#172 14 Septembre 2013 17:59:30
Je suis d'accord avec toi sur la dérive de la dystopie aujourd'hui notamment au travers de la YA qui développe plus des thématiques romance/recherche de soi dans un cadre contraignant que de réelles dystopie.
Sur le fait qu'il s'agit de régimes ouvertement autoritaires, je te rejoins aussi : ça ce n'est pas une dystopie, elles sont en générales bien plus subtiles que ça et il suffit de lire 1984 pour voir en quoi. :)
Mon chéri vient de compléter cette pensée en disant qu'une société dystopique doit pouvoir prétendre, en apparence, apporter le bonheur à tous. J'ai donc pondu un exemple qu'il a trouvé bon. Dans beaucoup de YA y'a une grosse partie de la population qui vit dans la pauvreté, la maladie, etc. Or une société dystopique serait plutôt : "merveilleux, on a réussi à faire en sorte qu'il n'y ait plus ni pauvre ni malade" et le héros (qui souvent y croit au début, c'est un bon citoyen) va découvrir qu'en fait on tue discrétos les pauvres et les malades pour garder cette impression de perfection.
Ceci dit, il y a quelques dystopies "à la mode" qui s'en tirent pas trop mal, mais elles restent souvent extrêmement classiques et ont d'autres thématiques of course (et très souvent une romance, plus ou moins bien intégrée).
La dystopie aujourd'hui n'a pas la cote. On est presque dans les prémices d'une vraie dystopie, avec les montées d'extrêmes partout dans le monde en régime démocratique (l'Europe n'est pas épargnée), c'est la crise, la foi en l'avenir est mise à mal, la foi dans les dirigeants n'en parlons pas, à force les gens sont blasés, on est hyper surveillés, la technologie est déjà là partout, etc. Difficile de faire lire aujourd'hui donc des dystopies aux gens. Honnêtement, je crois qu'une bonne dystopie aujourd'hui me foutrait des angoisses comme pas permis ou aurait des allures du présent. D'ailleurs 1984 a gardé sa force et ce n'est pas pour rien.

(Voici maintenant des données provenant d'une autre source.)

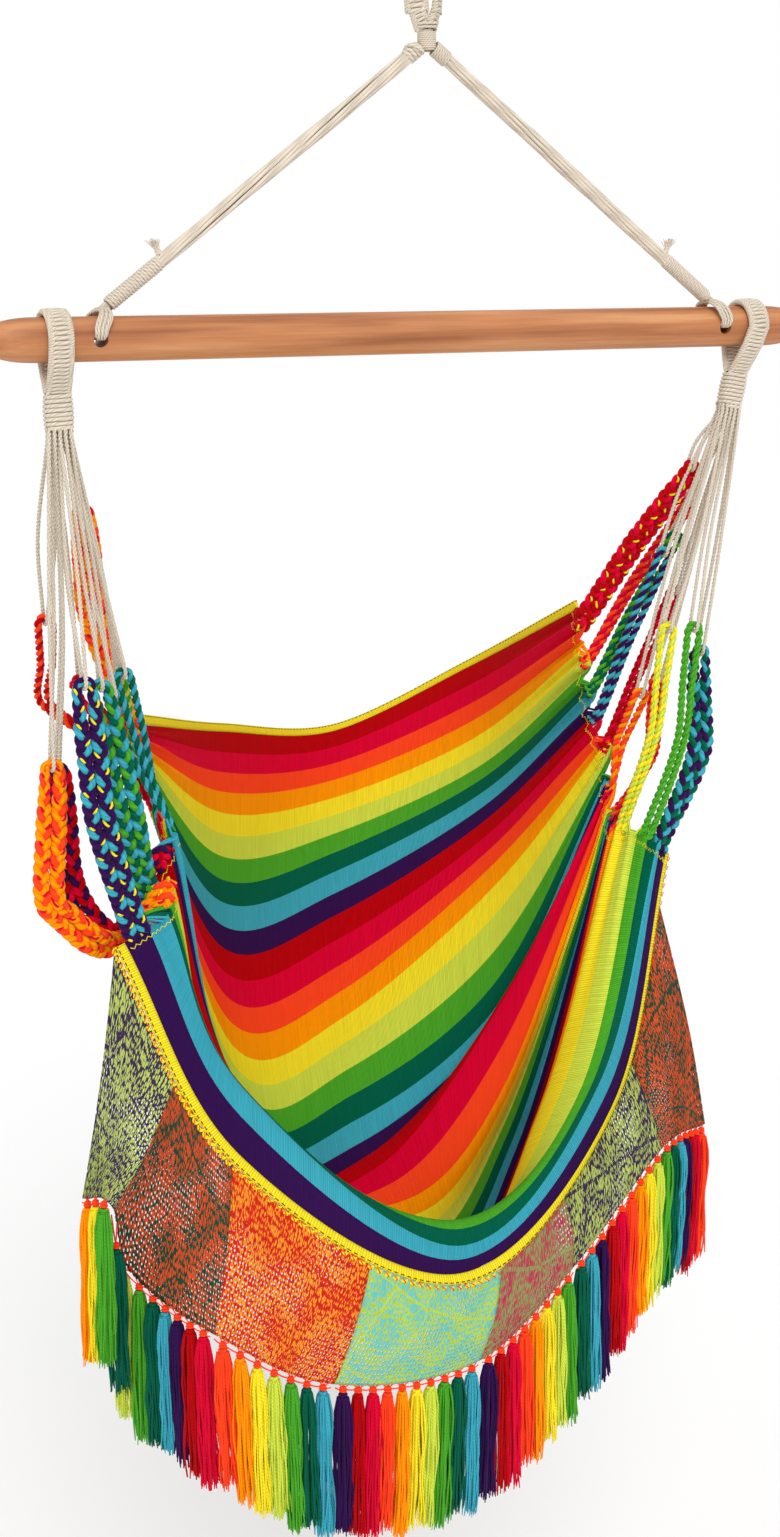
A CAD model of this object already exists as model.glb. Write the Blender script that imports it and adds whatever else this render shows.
"""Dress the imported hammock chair: rope, hardwood bar, striped seat, lace front and fringe."""

import logging  # noqa: E402
import math  # noqa: E402
import random  # noqa: E402
from bisect import bisect_right  # noqa: E402
from collections.abc import Callable, Sequence  # noqa: E402
from dataclasses import dataclass, field  # noqa: E402
from enum import Enum  # noqa: E402

import bmesh  # noqa: E402
import bpy  # noqa: E402
from mathutils import Matrix, Vector  # noqa: E402

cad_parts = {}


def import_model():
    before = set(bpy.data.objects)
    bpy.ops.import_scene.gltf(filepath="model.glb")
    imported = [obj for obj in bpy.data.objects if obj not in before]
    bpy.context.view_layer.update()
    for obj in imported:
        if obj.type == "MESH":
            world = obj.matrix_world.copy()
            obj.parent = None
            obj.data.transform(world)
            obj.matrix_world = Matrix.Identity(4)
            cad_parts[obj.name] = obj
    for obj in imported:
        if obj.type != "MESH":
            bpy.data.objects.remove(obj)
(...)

La YA ne parlant pas souvent d'aspects politique crédibles (notamment quand elle part sur du post apo ou du totalitaire tellement évident qu'il se pavane en rose clignotant), et se focalisant sur l'aventure et les rapports humains, elle réussit à percer alors qu'en adulte on n'en voit quasi plus. La dystopie made in YA n'est qu'un cadre, un prétexte, pas un but en soi. Même si, quand même, pour certains ados ça peut être un bon départ de réflexion, à condition d'approfondir avec d'autres titres (même en jeunesse, si on lit Le Passeur de Lowry par exemple).
Ceci dit, on en trouve encore des "vraies" aujourd'hui même s'il faut chercher et être patient. Zen City de Grégoire Hervier en est un exemple français. Ce n'est pas le roman du siècle mais il montre comment un système ultra automatisé/ultra dépendant de la technologie peut vite dévier et c'est pas mal foutu (en plus d'avoir une narration originale).
Ce qui m'énerve et que tu n'as pas noté, Lycandra, c'est aussi la façon dont les éditeurs surfent sur la vague. Pocket a osé présenter Chroniques de la fin du monde comme une dystopie... Euh, non, pas franchement. Ce n'est pas le coeur du truc. Et je peux le dire sans l'avoir lu. C'est plus de l'apo/post apo dans le traitement, clairement. Un cadre où il est impossible d'atteindre un équilibre, de fait.